对民族英雄的评价是学术研究中一个比较重要但又有较大分歧的问题。之所以会有分歧,我们认为,关键在于没有对称作民族英雄的标准作明确的科学的规定。

我历来认为,评价少数民族历史人物的标准只能是把他们对本民族或部族的贡献与对整个中华民族的本身贡献结合起来,而不能分开,即按民族历史人物的行为及其所推行的一系列政策的实际效果能否适合当时生产力的发展和能否对整个中华民族有贡献结合起来的标准,不能只看其是否对他们本民族或部族有贡献一项内容。①同样,在评价汉族历史人物时,也必须按照其本身行为及其所推行的一系列政策的实际效果能否适合当时社会生产力的发展和能否积极帮助少数民族发展经济文化结合起来的标准,不能只看前者,不顾后者。②甚至我们还进一步认为,民族英雄也只能是那些既对本民族有贡献又对整个中华民族有贡献的杰出人物。

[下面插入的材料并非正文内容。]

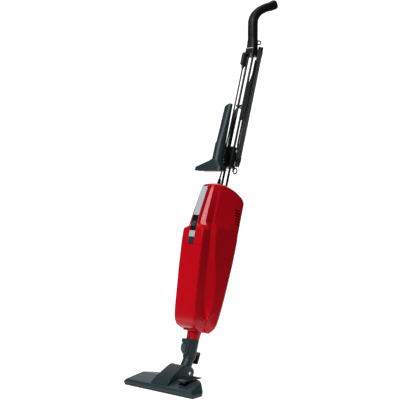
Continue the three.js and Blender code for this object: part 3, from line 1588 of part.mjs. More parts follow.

关于这一问题,学术界有一种值得注意的观点,认为“某个民族的英雄,对于别的民族来说,也可能就是一个屠夫”。“有时对整个中华民族的发展有利的事,并不一定对某一个民族局部的发展有利。”③这种观点是建立在两个民族互相敌对的前提基础上的。我们不同意这种观点。

第一,此观点把某一民族的局部利益同整个中华民族的根本利益对立起来。我们认为,中华民族是一个以汉族为主体包括在当时广阔舞台上活动过的其它民族的大家庭。任何历史人物只能发展、巩固这个大家庭,而不能破坏、损伤这个大家庭。尽管在中国古代历史上,每个中央政权之外还有好多少数民族政权,但是,这些少数民族政权有的是在中央政权统辖之下的一个地方政权,当然也有的是独立于中央政权之外的地方政权,但仍然是当时中华民族的一个地方政权,并不是一个什么独立国家,这就如同唐代的藩镇割据集团自有其土地,自有其人民,自有其兵甲,自有其财赋,俨然一个独立王国,仍然称其为唐朝的一部分一样,我们仍然不能称其为一个国家。无论它们以什么形式存在,但都是中华民族中的一个地方政权。只要他们的所作所为有利于这个大家庭的和睦、发展和巩固,我们就应称其为民族英雄。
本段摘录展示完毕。